We will use department-level data on wine acreage, production, and value, from 1925 to 1955 to test the hypothesis that the 1935 law fundamentally altered market structure and led to an increase in market value through product differentiation (leading to a separating equilibrium).

Project Report/Summary of Results

We have encountered delays in obtaining the data and are finalizing our data entry process (from paper yearbooks). We have managed to get out data without spending the funds.

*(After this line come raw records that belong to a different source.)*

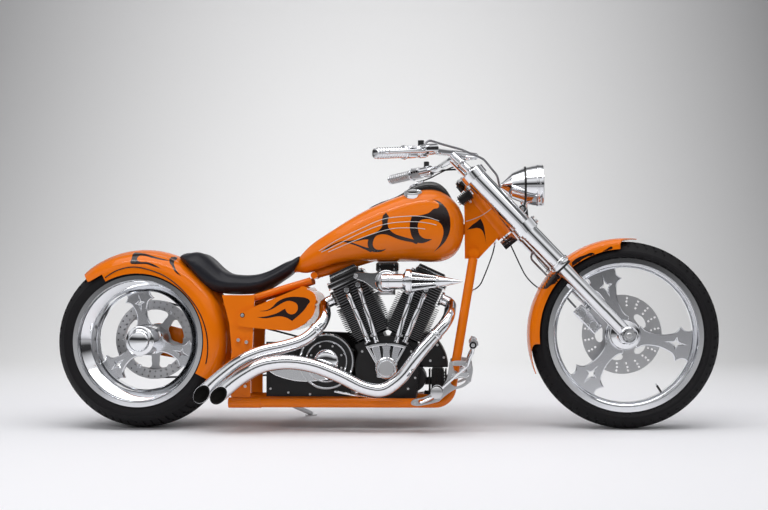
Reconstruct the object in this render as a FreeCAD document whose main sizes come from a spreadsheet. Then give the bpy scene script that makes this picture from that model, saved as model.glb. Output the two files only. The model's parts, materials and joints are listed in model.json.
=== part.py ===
import FreeCAD, Part
import math
import os
import Sketcher
from FreeCAD import Placement, Rotation, Vector

# Chopper motorcycle, parked on its side stand.
# Bike frame: x forward from the rear axle, y to the left, z up from the ground, all upright.
# Every sub-part is drawn upright and its Placement leans it with the whole machine.

SIZES = {
    "stance": {
        "wheelbase": 1794.0,
        "lean_angle": 2.5,
        "running_gap": 0.05,
        "seat_gap": 0.3,
        "overrun": 20.0,
    },
    "tyres": {
        "front_tyre_radius": 344.0,
        "front_tyre_width": 130.0,
        "front_shoulder_width": 112.0,
        "front_shoulder_drop": 31.0,
        "rear_tyre_radius": 325.0,
        "rear_tyre_width": 242.0,
        "rear_shoulder_width": 218.0,
        "rear_shoulder_drop": 38.0,
    },
    "wheels": {
        "blade_count": 3.0,
        "rim_wall": 6.0,
        "rim_lip": 6.0,
        "bead_drop": 13.0,
        "front_rim_radius": 281.0,
        "front_rim_width": 104.0,
        "front_barrel_radius": 247.0,
        "front_lip_depth": 22.0,
        "front_blade_thickness": 24.0,
        "front_blade_offset": 0.0,
        "front_hub_radius": 58.0,
        "front_hub_width": 124.0,
        "front_wheel_angle": -20.0,
        "front_axle_radius": 12.5,
        "rear_rim_radius": 243.0,
        "rear_rim_width": 236.0,
        "rear_barrel_radius": 190.0,
        "rear_lip_depth": 36.0,
        "rear_blade_thickness": 26.0,
        "rear_blade_offset": 14.0,
        "rear_hub_radius": 60.0,
        "rear_hub_width": 180.0,
        "rear_wheel_angle": -10.0,
        "rear_spindle_radius": 25.0,
    },
    "front brake": {
        "front_disc_radius": 148.0,
        "front_disc_inner_radius": 24.0,
        "front_disc_thickness": 5.0,
        "caliper_width": 44.0,
        "caliper_reach": 46.0,
        "caliper_length": 120.0,
    },
    "drive": {
        "brake_ring_radius": 154.0,
        "brake_ring_band": 38.0,
        "brake_ring_thickness": 6.0,
        "brake_ring_offset": 129.0,
        "rear_pulley_radius": 146.0,
        "front_pulley_radius": 58.0,
        "belt_width": 24.0,
        "belt_thickness": 6.0,
        "belt_offset": 158.0,
        "shaft_distance": 282.0,
        "gearbox_shaft_height": 250.0,
        "pad_gap": 2.0,
        "rear_caliper_angle": -32.0,
        "rear_caliper_sweep": 34.0,
        "rear_caliper_cheek": 14.0,
        "rear_caliper_reach": 24.0,
    },
    "neck": {
        "neck_forward": 1291.0,
        "neck_height": 797.0,
        "rake_angle": 38.0,
        "neck_length": 216.0,
        "neck_radius": 29.0,
        "gusset_width": 50.0,
        "stem_radius": 14.0,
    },
    "frame tubes": {
        "backbone_radius": 19.0,
        "cradle_tube_radius": 17.0,
        "rail_height": 101.0,
        "rail_spread": 130.0,
        "rail_front": 1150.0,
        "rail_rear": 345.0,
        "cradle_top_forward": 1243.0,
        "cradle_top_height": 645.0,
        "cradle_top_spread": 46.0,
        "cradle_bend_radius": 60.0,
        "rail_sleeve_radius": 19.0,
        "rail_sleeve_length": 120.0,
        "seat_rail_radius": 13.0,
        "pivot_plate_thickness": 12.0,
        "pivot_forward": 388.0,
        "pivot_height": 245.0,
        "pivot_tube_radius": 22.0,
        "seat_rail_gather": 44.0,
        "plate_width": 95.0,
        "plate_top": 494.0,
        "bolt_head_radius": 9.0,
        "bolt_head_height": 7.0,
    },
    "swingarm": {
        "arm_offset": 196.0,
        "arm_thickness": 26.0,
        "arm_carrier_radius": 62.0,
        "arm_pivot_radius": 46.0,
        "bracket_hole_radius": 4.0,
        "bracket_hole_depth": 16.0,
        "bracket_hole_rise": 40.0,
    },
    "rear fender": {
        "rear_fender_radius": 343.0,
        "rear_fender_width": 264.0,
        "rear_fender_skirt_radius": 250.0,
        "rear_fender_wall": 3.0,
        "rear_fender_back_angle": 130.0,
        "rear_fender_skirt_angle": 118.0,
        "rear_fender_front_angle": 28.0,
        "rear_fender_corner": 60.0,
        "fender_strut_radius": 9.0,
        "fender_strut_spread": 44.0,
    },
    "front fender": {
        "front_fender_radius": 357.0,
        "front_fender_width": 146.0,
        "front_fender_skirt_radius": 314.0,
        "front_fender_wall": 3.0,
        "front_fender_tip_angle": 82.0,
        "front_fender_tail_angle": 204.0,
        "front_fender_skirt_front_angle": 98.0,
        "front_fender_skirt_rear_angle": 178.0,
        "front_fender_corner": 24.0,
        "front_fender_tip_width": 14.0,
        "fender_boss_radius": 9.0,
    },
    "fork": {
        "fork_spread": 230.0,
        "leg_angle": 43.3,
        "leg_length": 815.0,
        "cover_radius": 38.0,
        "leg_radius": 34.5,
        "slider_radius": 26.5,
        "slider_foot_radius": 24.0,
        "leg_step_length": 350.0,
        "clamp_drop": 134.0,
        "lower_clamp_height": 36.0,
        "top_clamp_rise": 131.0,
        "top_clamp_height": 30.0,
        "clamp_wall": 9.0,
        "hose_radius": 4.0,
        "hose_bend_radius": 60.0,
        "axle_boss_radius": 31.0,
        "axle_boss_width": 48.0,
    },
    "handlebar": {
        "bar_radius": 12.7,
        "riser_radius": 14.0,
        "bar_bend_radius": 80.0,
        "riser_spread": 190.0,
        "bar_apex_forward": 1250.0,
        "riser_top_forward": 1160.0,
        "riser_top_height": 1012.0,
        "grip_end_forward": 908.0,
        "grip_end_height": 972.0,
        "grip_end_spread": 425.0,
        "grip_radius": 17.0,
        "grip_length": 118.0,
        "perch_length": 44.0,
        "perch_radius": 19.0,
        "switch_length": 52.0,
        "mirror_hole_radius": 5.0,
        "mirror_boss_radius": 11.0,
        "mirror_boss_height": 20.0,
        "lever_radius": 6.0,
        "lever_gap": 52.0,
    },
    "headlight": {
        "headlight_ahead": 135.0,
        "headlight_length": 155.0,
        "headlight_height": 899.0,
        "headlight_radius": 77.0,
        "headlight_wall": 3.0,
        "lens_thickness": 6.0,
        "headlight_rim": 12.0,
    },
    "tank": {
        "tank_back": 572.0,
        "tank_front": 1206.0,
        "tank_base": 570.0,
        "tank_crest": 888.0,
        "tank_width": 256.0,
        "tunnel_gap": 8.0,
        "cap_forward": 1020.0,
        "cap_radius": 33.0,
        "cap_height": 14.0,
        "cap_tilt_angle": 24.0,
        "dash_back": 800.0,
        "dash_front": 1190.0,
        "dash_width": 78.0,
        "dash_rise": 34.0,
    },
    "seat": {
        "seat_back": 142.0,
        "seat_front": 594.0,
        "seat_base": 502.0,
        "seat_crest": 656.0,
        "seat_width": 268.0,
    },
    "oil tank": {
        "oil_tank_back": 448.0,
        "oil_tank_front": 662.0,
        "oil_tank_base": 362.0,
        "oil_tank_top": 519.0,
        "oil_tank_width": 272.0,
        "side_cover_back": 384.0,
        "side_cover_thickness": 8.0,
    },
    "engine": {
        "crank_forward": 922.0,
        "crank_height": 226.0,
        "half_vee_angle": 25.0,
        "crankcase_radius": 116.0,
        "crankcase_width": 190.0,
        "cylinder_foot": 125.0,
        "cylinder_length": 152.0,
        "barrel_radius": 54.0,
        "fin_reach": 84.0,
        "fin_thickness": 3.6,
        "fin_pitch": 11.0,
        "head_length": 70.0,
        "head_width": 150.0,
        "head_depth": 176.0,
        "rocker_height": 40.0,
        "cam_cover_depth": 24.0,
        "cam_cap_radius": 37.0,
        "cam_cap_depth": 12.0,
        "pushrod_radius": 11.0,
        "pushrod_offset": 108.0,
        "pushrod_boss_radius": 15.0,
        "intake_radius": 26.0,
        "regulator_size": 96.0,
    },
    "air cleaner": {
        "spike_offset": 176.0,
        "spike_setback": 14.0,
        "spike_barrel_length": 90.0,
        "spike_length": 294.0,
        "spike_height": 539.0,
        "spike_barrel_radius": 28.0,
        "spike_collar_radius": 46.0,
        "spike_cone_radius": 36.0,
        "spike_collar_length": 18.0,
    },
    "gearbox": {
        "gearbox_gap": 132.0,
        "gearbox_length": 312.0,
        "gearbox_base": 122.0,
        "gearbox_top": 338.0,
        "gearbox_width": 196.0,
        "clutch_dome_radius": 45.0,
        "clutch_dome_depth": 30.0,
        "primary_offset": 178.0,
        "primary_depth": 46.0,
        "primary_front_radius": 112.0,
        "primary_rear_radius": 104.0,
    },
    "exhaust": {
        "exhaust_back": 254.0,
        "exhaust_offset": 214.0,
        "exhaust_low": 133.0,
        "exhaust_rise": 267.0,
        "pipe_radius": 21.0,
        "pipe_end_radius": 28.0,
        "pipe_wall": 2.5,
        "pipe_bore_depth": 110.0,
        "slash_angle": 33.0,
    },
    "controls": {
        "control_offset": 166.0,
        "control_thickness": 16.0,
        "peg_forward": 1108.0,
        "peg_height": 149.0,
        "peg_radius": 19.0,
        "peg_length": 110.0,
        "pedal_rod_radius": 6.0,
        "pedal_pad_radius": 12.0,
    },
    "side stand": {
        "stand_pivot_forward": 520.0,
        "stand_pivot_height": 74.0,
        "stand_pivot_spread": 172.0,
        "stand_reach_forward": 70.0,
        "stand_reach_out": 150.0,
        "stand_leg_radius": 9.0,
        "stand_foot_radius": 24.0,
        "stand_foot_thickness": 6.0,
        "stand_pin_radius": 8.0,
        "stand_hub_radius": 17.0,
        "stand_hub_height": 20.0,
    },
}


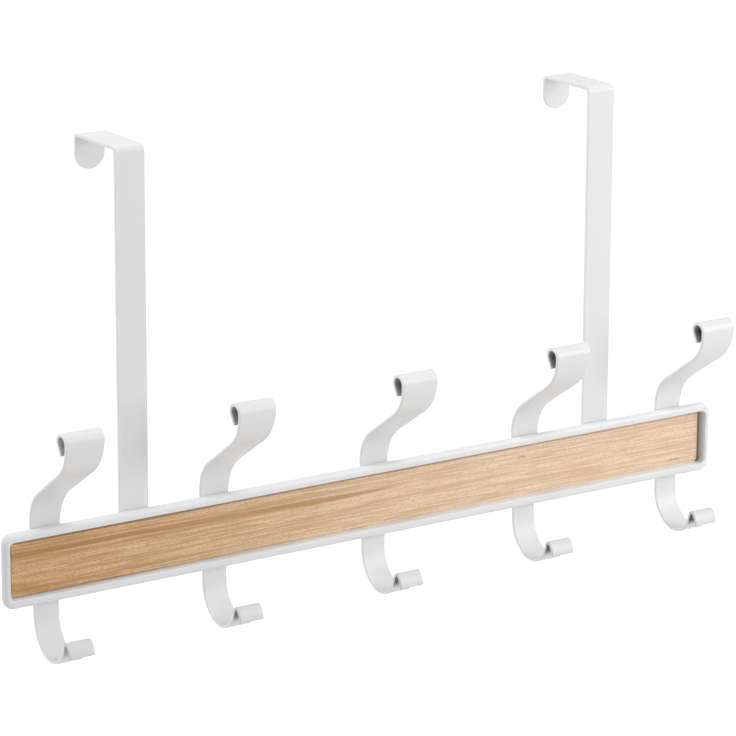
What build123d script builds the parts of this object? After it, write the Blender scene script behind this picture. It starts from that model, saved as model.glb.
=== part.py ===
from build123d import *
import math
import os

# Over door hook rack: a framed wood rail, five double strip hooks and two over door brackets.
# Millimetres. x runs along the rail and is 0 at its middle. y = 0 is the face of the door that
# the strips lie against, with the room at -y and the door at +y. z = 0 is the rail's lower edge.
# Every angle of a bend is in degrees, and every bend radius is that of the strip's middle.

# Rail frame, a shallow tray with a rim all round
rail_length = 473.5
rail_height = 41.8
rail_depth = 6
rail_corner_radius = 6
rail_front_radius = 2.4
rail_back_radius = 2.5
rim_width = 4.7
rim_end_width = 3.4
rim_edge_radius = 0.6
recess_corner_radius = 3
tray_floor = 0.6

# Wood panel, laid in the tray
panel_thickness = 1
panel_gap = 0.8
panel_end_gap = 3

# Flat steel strip, common to the hooks and the brackets
strip_thickness = 2

# Double hooks
hook_count = 5
hook_pitch = 104.5
hook_waist_width = 15.2
hook_crown_width = 23.8
taper_start = 8.6
taper_blend_radius = 300

# Upper arm of a hook: out, up and over into a roll that turns back to the door
arm_rise = 0.6
arm_lower_bend = 25
arm_angle = 56
arm_slope_length = 29.7
arm_upper_bend = 23
roll_radius = 4.4
roll_angle = 205
roll_tail = 6

# Lower hook: a J whose tip is folded over to the front
hook_drop = 8.1
heel_bend = 21
heel_angle = 59
cradle_bend = 15
cradle_angle = 101
cradle_rise = 3.6
fold_radius = 1.9
fold_angle = 117
tip_bend = 9.6
tip_angle = 43

# Over door brackets
bracket_offset = 155
bracket_width = 18
bracket_rise = 199.6
bracket_foot = 4.4
door_gap = 41
tab_drop = 20.5
bracket_bend = 2.5

# Sizes that follow
strip_middle = -strip_thickness / 2
rail_back = -strip_thickness
rail_middle = rail_height / 2
floor_front = rail_back - tray_floor
UP = 90
DOWN = -90


def strip_side(start, heading, runs):
    """Side view of a bent strip as a closed face, with y to the right and z up. Each run is a
    straight length with no turn, or a bend radius with its turn, positive to the left. Both
    edges follow the middle line, half a thickness away."""
    half = strip_thickness / 2
    middle = Vector(*start)
    left, right = [], []
    for size, turn in runs:
        along = Vector(1, 0).rotate(Axis.Z, heading)
        out = Vector(0, 1).rotate(Axis.Z, heading) * half
        if turn:
            towards = math.copysign(half, turn)
            left.append(JernArc(middle + out, along, size - towards, turn))
            right.append(JernArc(middle - out, along, size + towards, turn))
        else:
            left.append(Line(middle + out, middle + out + along * size))
            right.append(Line(middle - out, middle - out + along * size))
        middle = (left[-1] @ 1 + right[-1] @ 1) / 2
        heading += turn
    ends = [Line(left[0] @ 0, right[0] @ 0), Line(left[-1] @ 1, right[-1] @ 1)]
    return make_face([*left, *right, *ends])


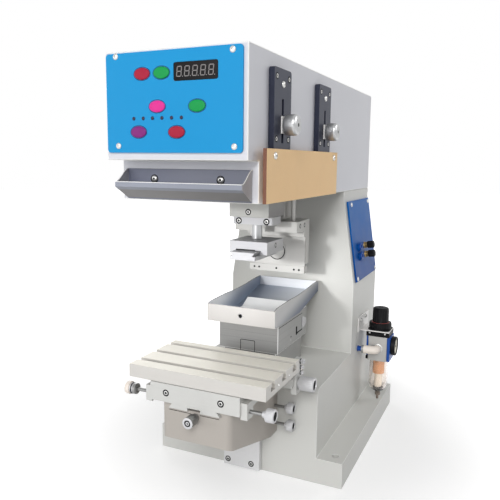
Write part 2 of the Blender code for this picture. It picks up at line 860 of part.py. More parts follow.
def build_guides():
    front = head_lower_front + head_sheet + seat_gap
    rear = base_rear - head_sheet - seat_gap
    build_rod_mount("rod_mount_front", front, front + rod_mount_thickness)
    rear_face = rear - rod_mount_thickness
    mount = build_rod_mount("shuttle_cylinder", rear_face, rear)
    tube_end = carriage_rear + shuttle_tube_gap
    bore = [(rear_face + cut_over, shuttle_tube_radius), (rear_face + cut_over, shuttle_bore_radius),
            (tube_end + shuttle_tube_wall, shuttle_bore_radius),
            (tube_end + shuttle_tube_wall, shuttle_rod_radius + running_gap),
            (tube_end, shuttle_rod_radius + running_gap), (tube_end, shuttle_tube_radius)]
    join(mount, turned(bore, 'Y', (0, rod_height), hollow=True))
    for side, name in ((-1, "guide_rod_left"), (1, "guide_rod_right")):
        add_object(name, rod('Y', (side * rod_x, rod_height), rod_radius,
                             front + rod_mount_thickness + seat_gap, rear_face - seat_gap), "bright steel")
    piston_rear = rear_face - shuttle_tube_wall
    piston_front = piston_rear - piston_length
    radius = shuttle_bore_radius - running_gap
    profile = [(carriage_rear + seat_gap, 0), (carriage_rear + seat_gap, shuttle_rod_radius),
               (piston_front, shuttle_rod_radius), (piston_front, radius), (piston_rear, radius),
               (piston_rear, 0)]
    shaft = add_object("shuttle_piston_rod", turned(profile, 'Y', (0, rod_height)), "bright steel")
    set_origin(shaft, (0, carriage_rear, rod_height))


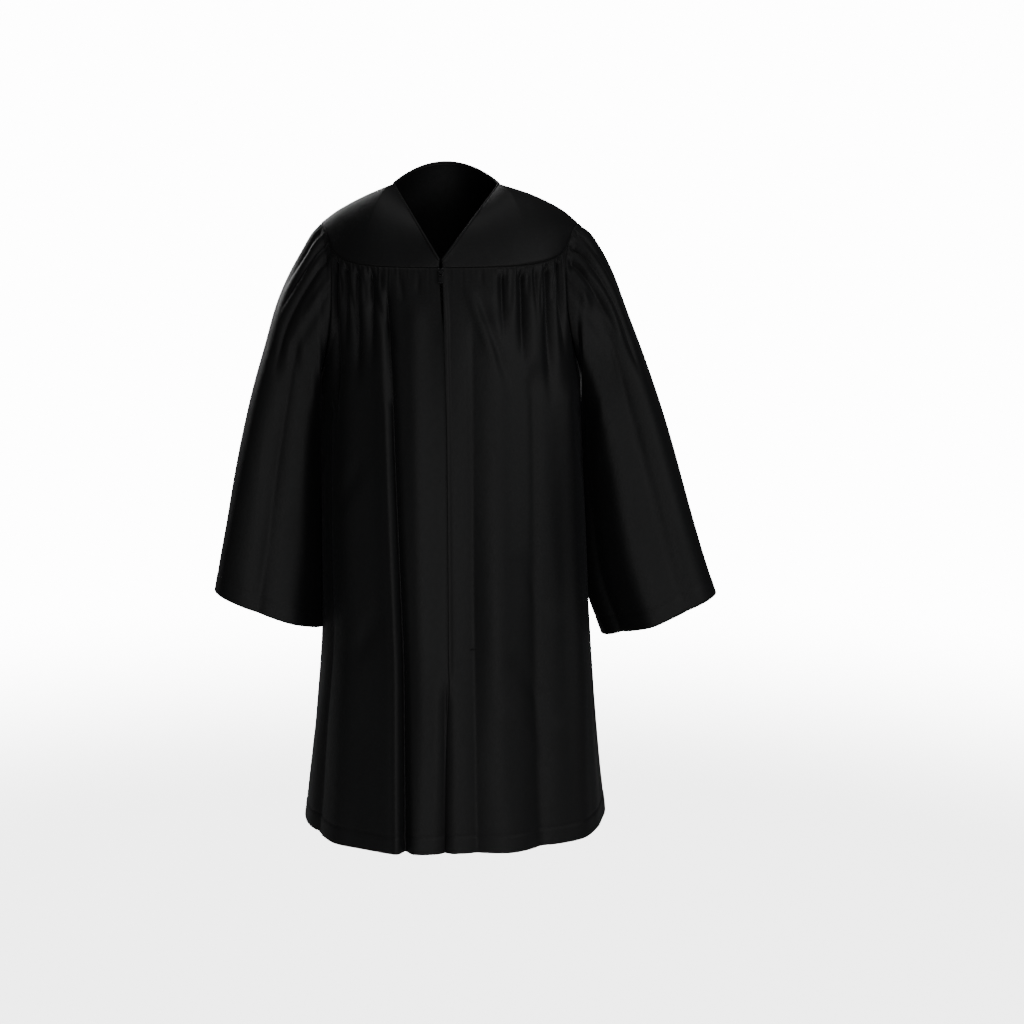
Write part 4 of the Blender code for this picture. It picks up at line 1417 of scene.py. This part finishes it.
class GOWN_OT_stitches(bpy.types.Operator):
    """Sew the hems, the cuffs and the fly"""

    bl_idname = "gown.stitches"
    bl_label = "Stitches"

    def execute(self, context):
        form = bmesh.new()
        for points in (front_panel(1), front_panel(-1), back_panel()):
            stitches_along(form, *row_above_hem(points, HEM_WIDTH))
        stitch_piece("gown_hem_stitches", form)
        form = bmesh.new()
        for side in (1, -1):
            stitches_along(form, *row_above_hem(sleeve_points(side), HEM_WIDTH))
        stitch_piece("gown_cuff_stitches", form)
        form = bmesh.new()
        path, away = fly_stitch_path()
        stitches_along(form, path, away)
        bar = np.argmin(np.abs(path[:, 2] - TACK_HEIGHT))
        for across in np.arange(-TACK_WIDTH / 2, TACK_WIDTH / 2, TACK_PITCH):
            place = path[bar] + np.array([across, 0.0, 0.0])
            stitch(form, place, (0.25, 0, 1), away[bar], TACK_LENGTH, TACK_THICKNESS)
        stitch_piece("gown_fly_stitches", form)
        return {"FINISHED"}


def aim(thing, place, target):
    """Put a light at a place and turn it to a target."""
    thing.location = place
    direction = Vector(target) - Vector(place)
    thing.rotation_euler = direction.to_track_quat("-Z", "Y").to_euler()


def soft_light(name, power, size, place, target):
    """A square area light."""
    lamp = bpy.data.lights.new(name, "AREA")
    lamp.energy = power
    lamp.size = size
    thing = bpy.data.objects.new(name, lamp)
    bpy.context.scene.collection.objects.link(thing)
    aim(thing, place, target)


def pale_floor(height, corners):
    """A round pale floor that fades out at its edge."""
    form = bmesh.new()
    bmesh.ops.create_circle(form, cap_ends=True, segments=corners, radius=3.2)
    bmesh.ops.translate(form, verts=form.verts, vec=(0, 0, height))
    mesh = bpy.data.meshes.new("floor")
    form.to_mesh(mesh)
    form.free()
    floor = bpy.data.objects.new("floor", mesh)
    bpy.context.scene.collection.objects.link(floor)
    material, shader = shader_of("pale_floor")
    shader.inputs["Base Color"].default_value = (0.86, 0.86, 0.86, 1)
    shader.inputs["Roughness"].default_value = 0.9
    ball = node_of(material, "ShaderNodeTexGradient", gradient_type="SPHERICAL")
    join(material, mapped(material, "Object", (0.33, 0.33, 0.0)), ball.inputs["Vector"])
    fade = node_of(material, "ShaderNodeMapRange", interpolation_type="SMOOTHSTEP")
    fade.inputs["From Max"].default_value = 0.6
    fade.inputs["To Max"].default_value = 0.7
    join(material, ball.outputs["Fac"], fade.inputs["Value"])
    join(material, fade.outputs["Result"], shader.inputs["Alpha"])
    mesh.materials.append(material)


def studio_world():
    """White surroundings, whose light on the cloth is soft and weak."""
    world = bpy.data.worlds.new("studio")
    bpy.context.scene.world = world
    world.use_nodes = True
    nodes, links = world.node_tree.nodes, world.node_tree.links
    nodes.clear()
    seen = nodes.new("ShaderNodeBackground")
    seen.inputs["Strength"].default_value = 14.0
    lit = nodes.new("ShaderNodeBackground")
    lit.inputs["Strength"].default_value = 0.035
    for background in (seen, lit):
        background.inputs["Color"].default_value = (1, 1, 1, 1)
    rays = nodes.new("ShaderNodeLightPath")
    mix = nodes.new("ShaderNodeMixShader")
    end = nodes.new("ShaderNodeOutputWorld")
    links.new(rays.outputs["Is Camera Ray"], mix.inputs[0])
    links.new(lit.outputs[0], mix.inputs[1])
    links.new(seen.outputs[0], mix.inputs[2])
    links.new(mix.outputs[0], end.inputs["Surface"])


class GOWN_OT_stage(bpy.types.Operator):
    """Set the floor, the light and the camera"""

    bl_idname = "gown.stage"
    bl_label = "Stage"

    def execute(self, context):
        stage = context.scene.gown_stage
        pale_floor(-stage.floor_drop, stage.samples_around)
        studio_world()
        for light in LIGHTS:
            power = light.power * stage.key_power
            soft_light(light.name, power, light.size, light.place, light.target)
        lens = bpy.data.cameras.new("camera")
        lens.lens = stage.lens
        lens.sensor_width = 36.0
        camera = bpy.data.objects.new("camera", lens)
        context.scene.collection.objects.link(camera)
        camera.location = (0, -stage.camera_away, 0.010)
        camera.rotation_euler = (math.pi / 2 - stage.pitch, 0, -stage.yaw)
        context.scene.camera = camera
        return {"FINISHED"}


class GOWN_PT_panel(bpy.types.Panel):
    """The gown's pieces in the order in which they are made"""

    bl_idname = "GOWN_PT_panel"
    bl_label = "Graduation gown"
    bl_space_type = "VIEW_3D"
    bl_region_type = "UI"
    bl_category = "Gown"

    def draw(self, context):
        layout = self.layout
        for group in ("gown_cloth", "gown_zip", "gown_stage"):
            settings = getattr(context.scene, group)
            for name in settings.bl_rna.properties.keys():
                if name not in ("rna_type", "name"):
                    layout.prop(settings, name)
        for step in STEPS:
            layout.operator(step.bl_idname)


STEPS = (
    GOWN_OT_fronts,
    GOWN_OT_back,
    GOWN_OT_yokes,
    GOWN_OT_sleeves,
    GOWN_OT_neck_edge,
    GOWN_OT_zip,
    GOWN_OT_slider,
    GOWN_OT_stitches,
    GOWN_OT_stage,
)
SETTINGS = {
    "gown_cloth": GownClothSettings,
    "gown_zip": GownZipSettings,
    "gown_stage": GownStageSettings,
}
CLASSES = (*SETTINGS.values(), *STEPS, GOWN_PT_panel)


def register():
    for item in CLASSES:
        bpy.utils.register_class(item)
    for name, group in SETTINGS.items():
        setattr(bpy.types.Scene, name, PointerProperty(type=group))


def unregister():
    for name in SETTINGS:
        delattr(bpy.types.Scene, name)
    for item in reversed(CLASSES):
        bpy.utils.unregister_class(item)


def main():
    """Make the gown and its stage."""
    register()
    for step in STEPS:
        group, name = step.bl_idname.split(".")
        getattr(getattr(bpy.ops, group), name)()


if __name__ == "__main__":
    main()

Some additional yearbooks have been released by the French statistical office (INSEE) during the past year, while others were obtained from the Cornell library and the UC Berkeley library.

2011-2012

Economic Viability and Environmental Consequences of Adopting Switchgrass as a Biofuel Feedstock in the Central Valley of California

Pierre Mérel and Y. Hossein Farzin

2009-2010

Food Quality and Cooperatives: Positioning California Cooperatives to Succeed in Contemporary Food Markets

Pierre Mérel and Richard Sexton

2008-2009

Biofuel Crops Adoption for California: Economic and Environmental Impacts

Pierre Mérel and Y. Hossein Farzin

Abstract

This study assesses the economic viability and implications for water and cropland allocations of adopting switchgrass in the Central Valley of California. It adapts the approach of Positive Mathematical Programming (PMP) to construct amulti-region, multi-input and multi-crop model of agricultural supply. The model is calibrated against both observed input allocations and the exogenous supply price elasticities. For each of the regions, the model derives the supply curve of switchgrass thereby indicating the extent and location of potential switchgrass production in California. The study finds that the regions in or near the Southern San Joaquin Valley corresponding to counties of Fresno, Kings, Tulare and the cluster of regions at the frontier of the Sacrament and San Joaquin Valley appear to be the early and dominant adopters. Sensitivity analyses show that the findings are quite robust to a range of reasonable changes in the underlying technological assumptions regarding both switchgrass and existing crops.